USDA Sees Uptick in 2017 Net Farm Incomes

Posted on 08/30/2017 2:08 PM

USDA today revised upward its projections of net farm and net cash farm incomes for 2017. USDA notes that after three consecutive years of decline, net cash farm income for 2017 is forecast at $100.4 billion, up $11.2 billion (12.6%) from 2016. Net farm income, a broader measure of profits, is forecast at $63.4 billion, up $1.9 billion (3.1) relative to 2016.

Projected 2017 Net Farm Income

The stronger forecast growth in net cash income is largely due to an additional $9.7 billion in cash receipts from the sale of crop inventories. The net cash farm income measure counts those sales as part of current-year income while the net farm income measure counted the value of those inventories as part of prior-year income. Despite the forecast upturn in these profit measures relative to 2016, levels would be below all other years since 2010 (net farm income) and since 2011 (net cash farm income).

After declining for two consecutive years, total production expenses are forecast up $4.6 billion (1.3%, led by increases in expenditures on interest, hired labor, and fuels/oil, USDA notes. Partially offsetting these increases are expected drops in feed and fertilizer/lime expenses.

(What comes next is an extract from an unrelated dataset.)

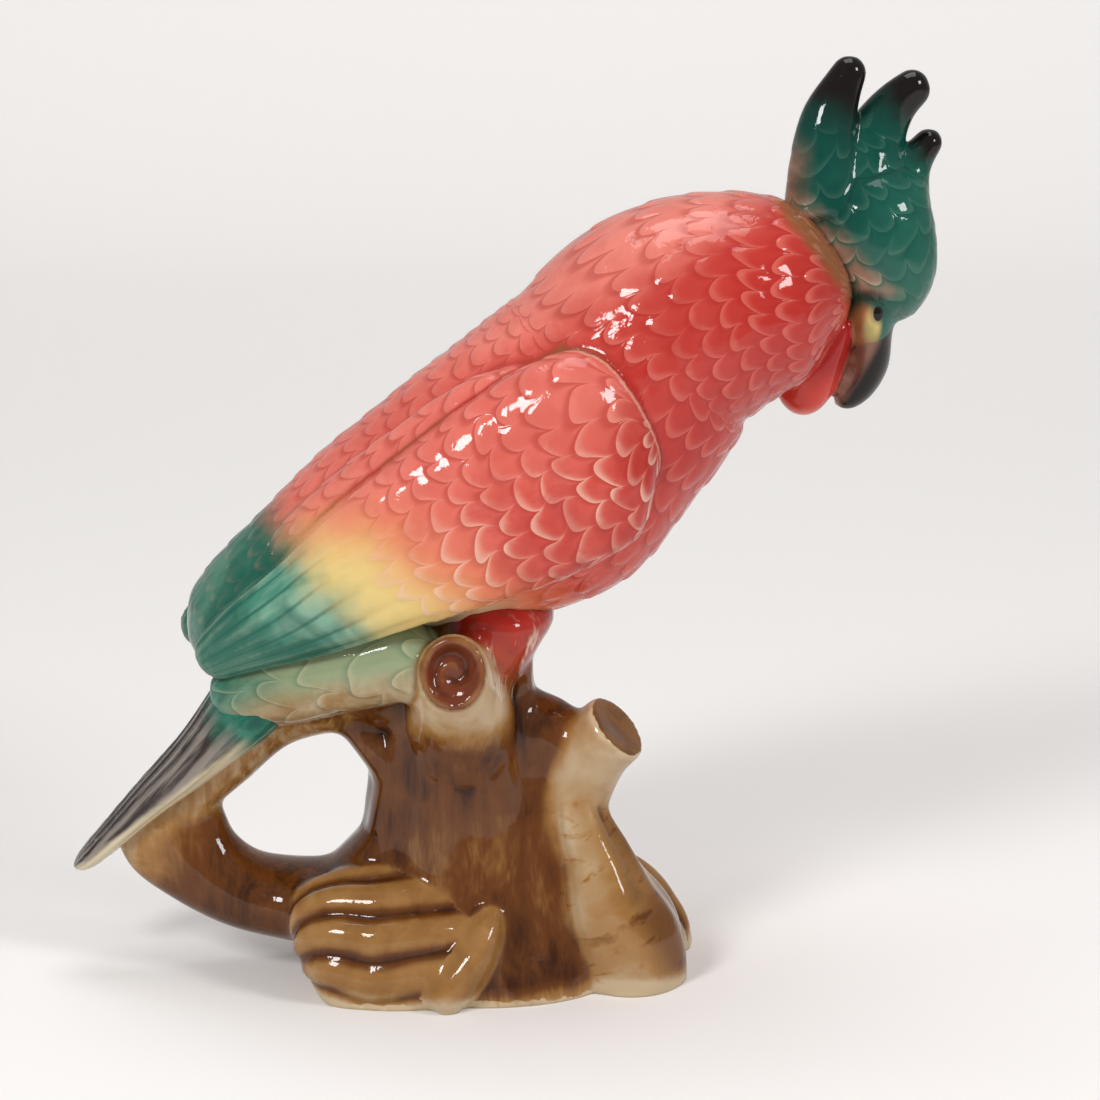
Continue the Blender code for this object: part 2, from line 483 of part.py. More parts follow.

Farm asset values are forecast to increase by 4.0% in 2017 and farm debt is forecast to increase by 4.4%. Farm sector equity, the net measure of assets and debt, is forecast up by $101.8 billion (3.9%) in 2017. The increase in assets reflects a 4.6%- rise in the value of farm real estate. The rise in farm debt is driven by higher real estate debt (up 7.5%).

Solvency ratios are expected to be stable from 2016 to 2017, USDA says. Both farm sector debt and assets are predicted to increase relative to 2016. The farm sector debt-to-asset ratio and debt-to-equity ratios are expected to move slightly upward to 14.5%and the equity-to-asset ratio is expected to decline slightly to 12.7%.

Projected solvency ratios

Liquidity ratios have weakened over the past several years, USDA states. The 2017 forecast current ratio of 1.55 implies that $1.55 of current assets is available to pay for each dollar of current debt. Working capital is forecast at $63.8 billion. The current ratio averaged 2.26 and working capital has averaged $114.4 billion since 2009 and both have trended downward since 2012.